Here, Paglia did a reasonable job of pissing on the worst of third-wave feminism — a knack now beyond the Professor — and appointing Madonna its saviour. There was a book called Deconstructing Madonna and another called The Madonna Connection: Representational Politics, Subcultural Identities, and Cultural Theory,and each of these books described the star as either the embodiment or the end of queer theory, post-colonial thought and/or of Judith Butler’s “gender trouble”.

I did my small bit by submitting 5000 words of nothing to my lecturer on the topic of Madonna. I think I called it Performativity and its Discontents: How Madonna Keeps On Pushin’ My Sex Over the Borderline. You are not only welcome but actually obliged to hate me and my kind for giving postmodernism a bad name.

It didn’t stop, of course, with young wankers like me eager to intellectually justify their love for, if not Madonna, then the new relativism that asked us to read the popular as much as we read the classics.

Just as deconstruction demanded that elite scholarship pretend to embrace mass culture, mass culture pretended to embrace elite ideas. So, just as I was writing an (embarrassing) essay on how Madonna transgressed gender norms, writers of popular journalism were doing, more or less, the same.

When Madonna’s Material Girl was released, it inspired a textual unpacking so thorough, it would have given Derrida the shits. Journalists and talk show hosts asked “what does this mean?” when the young star so obviously mocked the function of woman both as product and labourer in her own production.

To be fair, Madonna deserves some credit as the inspiration for this “what does it mean to be a woman in the ’80s?” conversation as the Material Girl video was confusing and rich. For mine, this was a vision more provocative than any of her silly Night Porter rip-offs where she is trussed up in some kind of sex-matador outfit poised to give a wristy to Vanilla Ice.

The conversation about the meaning of Madonna went on for years. There was little, if anything, outside the text of Madonna and this academic and popular study impacted the language. The word “reinvention” is now stuck to her like Hollywood tape and no pop conversation about “icons” or “images” can be had without reference to her over-production of images of herself.
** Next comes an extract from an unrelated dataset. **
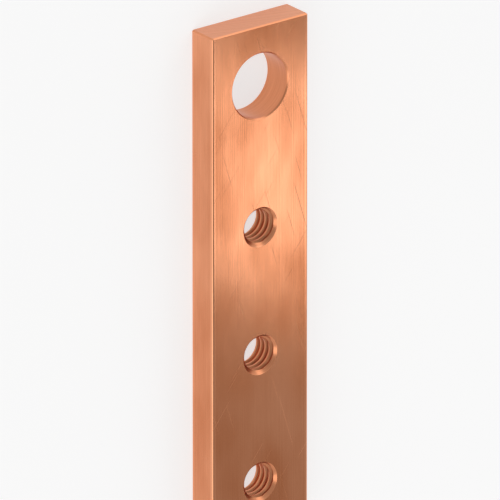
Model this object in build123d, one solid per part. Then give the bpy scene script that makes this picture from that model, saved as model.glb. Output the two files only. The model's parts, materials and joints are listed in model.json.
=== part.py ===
"""A short flat copper busbar with one plain fixing hole and a row of M6 tapped holes.

The bar lies on its back face. X runs along its length with the fixing hole at the -X end,
Y across its width and +Z out of its front face. The origin is the centre of the back face.
All sizes are in millimetres.
"""
import os

from build123d import *

# The drawn flat bar that the busbar is cut from
BAR_WIDTH = 17.5
BAR_THICKNESS = 5.0
ARRIS_RADIUS = 0.3  # the four long edges, rounded by the drawing die
END_CHAMFER = 0.2  # deburring round both sawn ends

# The plain hole, for the bolt that fixes the bar or joins it to its supply
FIXING_HOLE_DIAMETER = 10.0
FIXING_HOLE_CHAMFER = 0.2
FIXING_HOLE_TO_END = 9.3

# The tapped holes, one for each outgoing conductor
TAPPED_HOLE_COUNT = 3
THREAD_DIAMETER = 6.0
THREAD_PITCH = 1.0
COUNTERSINK_DIAMETER = 6.2
FIXING_TO_FIRST_TAPPED_HOLE = 22.0
TAPPED_HOLE_SPACING = 20.0
LAST_TAPPED_HOLE_TO_END = 10.0

# How far a hole's cutter stands out of the bar's faces
CUTTER_OVERRUN = 1.0

# Places along the bar, from the driving sizes
tapped_row_length = (TAPPED_HOLE_COUNT - 1) * TAPPED_HOLE_SPACING
bar_length = (
    FIXING_HOLE_TO_END + FIXING_TO_FIRST_TAPPED_HOLE + tapped_row_length + LAST_TAPPED_HOLE_TO_END
)
fixing_hole_x = FIXING_HOLE_TO_END - bar_length / 2
first_tapped_hole_x = fixing_hole_x + FIXING_TO_FIRST_TAPPED_HOLE

# The drill for a coarse thread is the thread's diameter less its pitch, which leaves the thread's crests
tapping_drill_diameter = THREAD_DIAMETER - THREAD_PITCH


def bar_blank():
    """The sawn length of flat bar: a rounded rectangle run along X, with both ends deburred."""
    section = Plane.YZ * Pos(0, BAR_THICKNESS / 2) * RectangleRounded(
        BAR_WIDTH, BAR_THICKNESS, ARRIS_RADIUS
    )
    blank = extrude(section, amount=bar_length / 2, both=True)
    sawn_faces = blank.faces().sort_by(Axis.X)
    end_edges = sawn_faces[0].edges() + sawn_faces[-1].edges()
    return chamfer(end_edges, END_CHAMFER)


def through_hole_cutter(x, diameter, mouth_diameter):
    """What a drill and a 90 degree countersink take out: half its outline, turned round the hole's axis."""
    radius = diameter / 2
    mouth_radius = mouth_diameter / 2
    chamfer_depth = mouth_radius - radius
    outer_radius = mouth_radius + CUTTER_OVERRUN
    bottom, top = -CUTTER_OVERRUN, BAR_THICKNESS + CUTTER_OVERRUN
    outline = Polyline(
        (0, bottom),
        (outer_radius, bottom),
        (radius, chamfer_depth),
        (radius, BAR_THICKNESS - chamfer_depth),
        (outer_radius, top),
        (0, top),
        close=True,
    )
    cutter = revolve(Plane.XZ * make_face(outline), axis=Axis.Z)
    return Pos(x, 0, 0) * cutter


def busbar():
    """The blank with its fixing hole drilled and its row of holes drilled and countersunk for tapping."""
    bar = bar_blank()
    bar -= through_hole_cutter(
        fixing_hole_x, FIXING_HOLE_DIAMETER, FIXING_HOLE_DIAMETER + 2 * FIXING_HOLE_CHAMFER
    )
    for number in range(TAPPED_HOLE_COUNT):
        hole_x = first_tapped_hole_x + number * TAPPED_HOLE_SPACING
        bar -= through_hole_cutter(hole_x, tapping_drill_diameter, COUNTERSINK_DIAMETER)
    return bar


os.makedirs("parts", exist_ok=True)
export_step(busbar(), "parts/busbar.step")
print(f"busbar {bar_length:.1f} mm long, fixing hole at x {fixing_hole_x:.2f}")
print(f"first tapped hole at x {first_tapped_hole_x:.2f}, drilled {tapping_drill_diameter:.1f} mm")
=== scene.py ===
# %% [markdown]
# A copper busbar with tapped holes, finished in Blender
#
# A busbar is a flat bar of copper that shares current out in a switchboard. This short one is bolted down
# through the large plain hole at one end, and each wire that leaves it is held by a screw in a tapped hole.
# Its solid model gives the sizes. This lesson gives it the two things that a solid model leaves out, which
# are the screw threads and the finish of the copper.
#
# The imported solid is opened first, and nothing else is read from disk. Blender counts in metres, so a size
# in millimetres is multiplied by MM. The box that the solid fills is kept, to compare with at the end.

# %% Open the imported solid
import json
import math

import bmesh
import bpy
from mathutils import Matrix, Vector
import numpy as np


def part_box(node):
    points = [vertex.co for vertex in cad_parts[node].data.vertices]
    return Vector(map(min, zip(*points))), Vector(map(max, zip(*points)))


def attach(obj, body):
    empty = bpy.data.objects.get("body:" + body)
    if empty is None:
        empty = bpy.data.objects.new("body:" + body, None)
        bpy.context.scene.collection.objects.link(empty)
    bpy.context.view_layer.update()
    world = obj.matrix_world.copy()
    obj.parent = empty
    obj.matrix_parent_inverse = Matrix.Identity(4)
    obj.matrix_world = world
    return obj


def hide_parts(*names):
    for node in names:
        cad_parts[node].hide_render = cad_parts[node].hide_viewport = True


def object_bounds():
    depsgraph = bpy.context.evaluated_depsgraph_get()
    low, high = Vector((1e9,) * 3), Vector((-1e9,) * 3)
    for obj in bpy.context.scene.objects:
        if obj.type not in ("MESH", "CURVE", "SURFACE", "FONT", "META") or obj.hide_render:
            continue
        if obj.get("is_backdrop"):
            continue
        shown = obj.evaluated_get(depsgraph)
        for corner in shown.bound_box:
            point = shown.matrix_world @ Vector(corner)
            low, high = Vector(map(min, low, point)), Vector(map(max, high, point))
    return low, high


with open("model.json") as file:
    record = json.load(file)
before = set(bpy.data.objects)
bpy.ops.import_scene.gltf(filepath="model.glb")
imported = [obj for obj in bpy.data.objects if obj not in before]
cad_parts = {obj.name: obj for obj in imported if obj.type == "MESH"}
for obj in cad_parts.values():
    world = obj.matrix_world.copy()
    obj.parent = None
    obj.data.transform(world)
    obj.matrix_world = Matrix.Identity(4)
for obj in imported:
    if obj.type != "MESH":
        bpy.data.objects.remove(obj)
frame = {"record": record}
solid_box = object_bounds()
MM = 0.001

low, high = (np.array(corner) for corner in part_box("busbar"))
bar_length, bar_width, bar_thickness = high - low
back, front = low[2], high[2]
print("bar", np.round((high - low) / MM, 2), "mm")

# %% [markdown]
# The holes
#
# The record of the solid lists each hole as a mount: a point on its axis, the radius of its wall and the
# length of the wall that is left between the countersinks at its two mouths. A countersink cut at 90
# degrees widens a hole by as much as it is deep, on each side, so the radius of the mouth follows from
# those two.

# %% Read the holes
HOLE_KINDS = ("bore", "threaded_hole")


def read_hole(mount):
    """A hole's place along the bar, its wall's radius, its mouth's radius and whether it is tapped."""
    wall_radius = mount["dims"]["r_mm"] * MM
    countersink_depth = (bar_thickness - mount["dims"]["length_mm"] * MM) / 2
    return {
        "x": mount["pos_m"][0],
        "wall_radius": wall_radius,
        "mouth_radius": wall_radius + countersink_depth,
        "tapped": mount["kind"] == "threaded_hole",
    }


holes = [read_hole(mount) for mount in frame["record"]["mounts"] if mount["kind"] in HOLE_KINDS]
holes.sort(key=lambda hole: hole["x"])
for hole in holes:
    print("hole at", round(hole["x"] / MM, 2), "mm, wall radius", round(hole["wall_radius"] / MM, 2))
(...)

I am not, as other are, so formerly enamoured of Madonna that I could find myself “confused and conflicted” or “hurt” by anything she does on stage or elsewhere. Notwithstanding this disinterest in Madonna and what she does to provoke sales through mild revulsion, it would be foolish to dismiss her as formerly meaningless.

Like all effective pop, hers offered a critique of the conditions of its production and that she kept this going for nearly a decade — roughly between the flammable vagina of Burning Up and the cool photo-play of Vogue — is a historic achievement. I can’t think of any pop performer so dedicated for so long to a project of critiquing pop.

At her peak, Madonna, who never made especially good records, was in the business not of making meaning but of showing how meaning was made. This made her irresistible to deconstructionists and a great comfort to many young women annoyed with the discomfort of their own defined lot.

The women who were once her most ardent fans now writing that she is a “disappointment” or not sufficiently “edgy” or “feminist” or what-have-you do not correctly recall why they loved her in the first place. It was her refusal to be any identifiable thing or hold any static meaning beyond “icon” — which itself means nothing but meaning itself — that made her so fascinating in her era.

While it is probably true that Madonna’s late “shocking” and “sexy” tactics are every bit as tedious as the journalism that recounts them, it has not always been true. There was a time that she was particularly adept at saying “all of this culture stuff is endless, beautiful rubbish and this is how it is made”.

She was, at her best, the opposite of a role model. She was a powerful reminder of emptiness. To try to fill her now with meaning when she courted our affection by telling us that meaning was on a fast-track to oblivion is the work of forgetful fools.

If you want to talk about shock or gender or age “in the media” — as if that media is now or has ever been a site worthy of social investigation — there are more appropriately boring subjects than Madonna to fulfil your need.

Try that closed-circuit nothing Katy Perry or tolerant debutante Taylor Swift. Let Madonna be remembered for the long and glorious moment of emptiness that she was. Don’t drain her of her most meaningful contribution to the culture, which was a fine performance of nothing.